The cop was a cherubic local. Smiling awkwardly at Zef, he said, “OK, you must be lost. This isn’t for tourists.”
Zef suddenly felt sloshed. Talking out the side of his mouth, he said, “I’m going back to Kaanapali, sir…”
“Oh, please don’t sir me, sir, I work for a living.” The cop scowled at him for a second longer, then cracked a smile. “Just kidding, relax, brah. Anyway, this road dead ends about fifty yards up, where they were going to put the golf course, so what you need to do…”
“What’
re they doing, over there?”
“What? Oh, them? It’s harmless, really. It’s a traditional purification ceremony.”
“Looks like a funeral…”
A group of men in feathered capes gathered around a hole, and began to dig. Under the earth lay a bed of glowing coals, and underneath that…
Zef’s mouth watered. He could smell it from here. They were roasting a pig.
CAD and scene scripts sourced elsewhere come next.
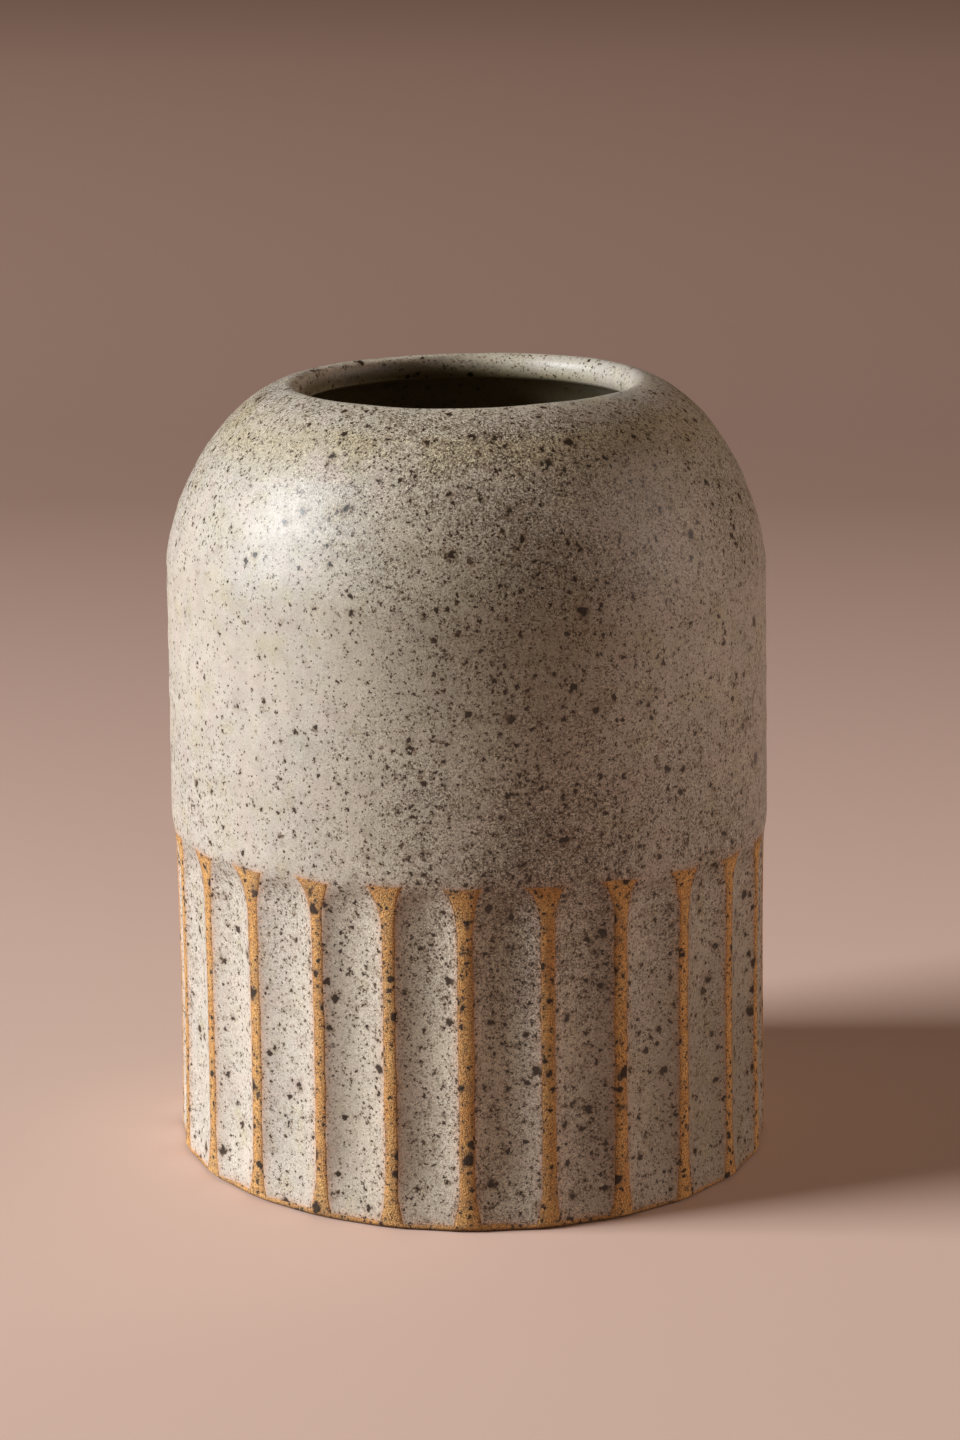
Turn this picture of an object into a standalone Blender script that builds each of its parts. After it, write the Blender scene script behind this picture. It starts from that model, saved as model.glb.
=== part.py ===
"""A small stoneware bud vase: a closed-in bottle form with a fluted lower half.

The pot is one fired piece. It is modelled as the three layers that a section through it shows:

  clay_body     the thrown wall, with 24 bare ridges left standing between the carved flutes,
                a bare foot band and a turned foot ring underneath
  outer_glaze   the speckled coat on the dome and lip, which runs down each flute as a finger
  liner_glaze   the coat poured inside, from just under the lip to the floor

Every surface is read from one description of the finished pot: a wall profile, less the bite
of the fluting tool. The clay lies one coat below it wherever there is glaze. All lengths are
metres, +Z is up, the pot stands on z = 0 and its front faces -Y.
"""

import math
from collections import namedtuple

import bmesh
import bpy

MM = 0.001

# The form
HEIGHT = 120.7 * MM             # where the dome would come level, just above the lip
WAIST_RADIUS = 45.9 * MM        # over the ridges, where the lower wall is narrowest
WAIST_HEIGHT = 33.5 * MM
FOOT_RADIUS = 46.35 * MM        # over the ridges, at the table
BELLY_RADIUS = 46.45 * MM       # glazed wall, just above the fluting
SHOULDER_RADIUS = 46.1 * MM     # where the dome begins
SHOULDER_HEIGHT = 91.7 * MM
RIM_RADIUS = 27.5 * MM          # where the dome ends and the lip turns in
DOME_TOP_RADIUS = 23.8 * MM     # where the dome would come level if it went on
DOME_FULLNESS = 1.25            # power of the dome's rise; 1 would be a plain ellipse

# The inside
WALL = 5.8 * MM                 # up to the shoulder; the dome thins from there to the lip
LIP = 3.7 * MM                  # thickness of the lip, which is a half round
FLOOR = 7.0 * MM                # height of the finished floor above the table
FLOOR_FILLET = 10.0 * MM        # radius where the wall turns into the floor

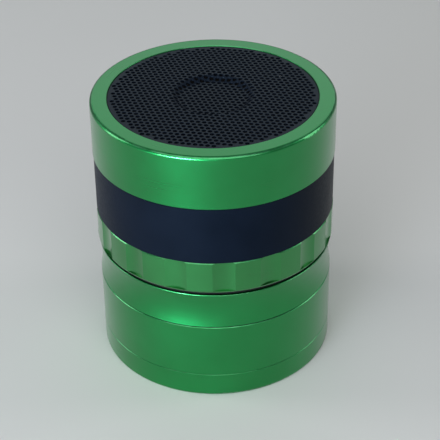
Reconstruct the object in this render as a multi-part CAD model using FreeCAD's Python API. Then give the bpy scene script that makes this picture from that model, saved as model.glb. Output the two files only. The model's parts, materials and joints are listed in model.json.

“They were gonna put up a big new resort right here, yeah? Would’a been a lot of jobs, too, but the guy who runs the parent company or whatever? He jumped off some casino in Las Vegas, for real, though. My brother-in-law was over there when it happened, only at Circus Circus, ‘cos he got kids…”
Zef tuned him out and stared at the ritual. As the men unearthed the pig, a man in a bright red robe held up short stone axes and descended upon the carcass to carve it up. Another in priest’s robes and a ti leaf headdress moved stiffly around the group, sprinkling water from a calabash gourd on the people and then on the construction equipment.
“So, like,” Zef interrupted, “are they gonna share that pork?”
The cop laughed. “Oh, no, but that’s funny!”
“How come?”
“It’s like a protest, kinda...? The pig is like a stand-in for the casino guy, I think, or white people in general, no offense… They’re gonna offer the meat to the gods by burning it or chucking it in the sea, something like that, and keep the bones for some magic stuff… I don’t know this stuff too well, you know? My parents raised me Lutheran… But like, it’s supposed to take his curse off the land and then the hotel won’t happen. But that’s crazy, it’ll get built sooner or later and all these same people are gonna be working there…”
Zef wished the cop a wonderful evening and turned around, driving slowly past the construction site and the weird ritual again.
The priest carving up the pig was not kneeling.
He had no legs.
All the computers were tied up in the business center, but Zef stood behind one asshole with his hand tucked halfway down the front of his sweatpants until he logged off, cursing under his breath about how fucking golf reservations weren’t worth this.